Эмма Герштейн вспоминала: «Возвращаясь домой, мы подошли к пивному ларьку, где я хотела купить папиросы. Очередь расступилась. Но Анна Андреевна объявила, что хочет пить. Продавец протянул ей полную кружку пива. Она, не отрываясь, выпила ее до дна. И чем больше она запрокидывала голову, тем большее уважение отражалось в глазах окружавших нас рабочих, и она поставила на прилавок пустую кружку под их одобрительное кряканье и сдержанные возгласы удивления».
Я была тогда с моим народом…
Наталия Ильина рассказывает: «Мы влезаем в переполненный автобус, идущий на Хорошевское шоссе, где живет М.Петровых. Мест нет. Ахматова пробирается вперед, я задерживаюсь около кондукторши. Взяв билеты, поднимаю глаза и среди чужих голов и плеч различаю хорошо мне знакомый вязаный платок и черный рукав шубы. Рука протянута кверху, держится за поручень. Обледенелые стекла автобуса, тусклый свет, плечи и головы стоящих покачиваются, и внезапно меня охватывает чувство удивления и ужаса. Старая женщина в потрепанной шубе, замотанная платком, ведь это она, она, но этого никто не знает, всем все кажется нормальным. Ее толкают: „На следующей выходите?“ Я крикнула: „Уступите кто-нибудь место!“ Не помню: уступили или нет. Только это ощущение беспомощного отчаяния и запомнилось…»
Там, где мой народ, к несчастью, был…
Мемуаристы вспоминают, сама Ахматова отмечала эти строки «Реквиема». Говорила, что считает большой поэтической удачей вводную конструкцию «к несчастью», которая здесь, сохраняя интонационную свободу разговорной речи, наполнена подлинным смыслом. Немного странно это. Выглядит каким-то неуместным кокетством: радоваться удачному каламбуру, когда речь идет о всенародной трагедии. Хотя можно понять творческую удовлетворенность поэта, который задачу художника видел в преображении «сора» повседневности, в том, чтобы из слов, которыми обычные люди зовут пить чай, создавать стихи. Это как раз тот самый случай. Почти эталонный образец. На грани абсолюта. И все же есть в этом какая-то тайна, некий второй смысл и – недвусмысленное, потому что шокирующее своей почти обнаженной формой – указание на него. Ахматова фиксирует внимание собеседника на двойном значении слов, поясняя на очевидном примере и предлагая ключ к прочтению других, смежных, более важных, сокровенных слов и смыслов, о которых – страшится? избегает? – говорить прямо.
Мой народ.
Чьи это слова? Кто так говорит? Кто имеет право так говорить?

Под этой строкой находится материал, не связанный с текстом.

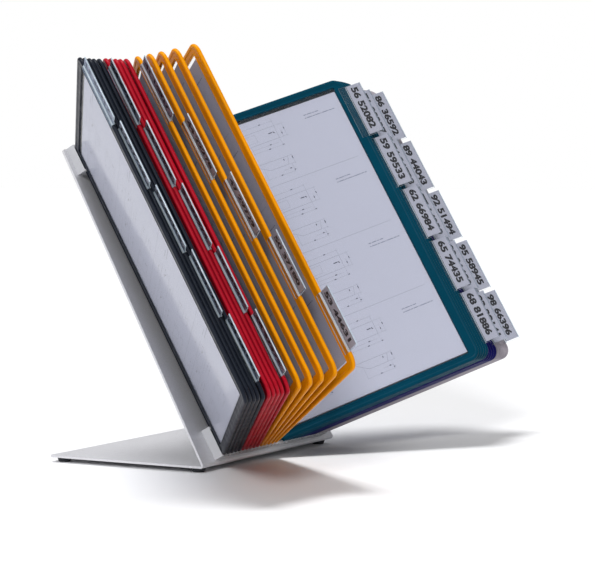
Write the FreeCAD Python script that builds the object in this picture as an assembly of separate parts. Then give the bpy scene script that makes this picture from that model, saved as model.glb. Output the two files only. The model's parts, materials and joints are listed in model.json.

Это речь августейшей особы. Царицы. Королевы.
Ахматова была проста и естественна в жизни, но всегда – царственно возвышенна и обособленна. Люди вставали, когда она входила в комнату (в зал!). Разговор стихал, если она начинала говорить. Волнение и трепет охватывали присутствующих. Ее слова были сродни приговорам. Их спешили запомнить, записать, увековечить на скрижалях истории. Внимание приковывал каждый шаг, каждый взгляд. Ее движения, мимика, жесты вызывали сравнение с императрицей. Сосед Ахматовой по даче, литературовед Н.Я.Берковский с доброй улыбкой писал своему коллеге В.Г.Адмони: «По Комарову ходит Анна Андреевна, imperatrix, с развевающимися коронационными сединами, и, появляясь на дорожках, превращает Комарово в Царское Село».
Может, то был голос крови? Она вела свой род от татарских ханов, чингизидов. Или – большая игра? Насквозь театральный Серебряный век был ее колыбелью. Но в те тридцатые, когда писался «Реквием», было совсем не до игры. И все же, осознанно или подсознательно:
Я была тогда с моим народом…
Похоже, это как раз та самая проговорка по Фрейду (которого Ахматова, кстати, не жаловала), в которой человек, сам того не желая, высказывает свою затаенную суть.
Недоброжелатель тут же уличит поэта в мании величия. И ошибется. Величие было на самом деле. Без всякой мании. И природа его была совершенно особенной. Не гордыня, а, напротив, – смирение, готовность разделить общую участь, принять правду жизни без всякого ее оправдания, без позы и вызова, явились залогом человеческой силы Ахматовой, нескрываемого масштаба ее личности.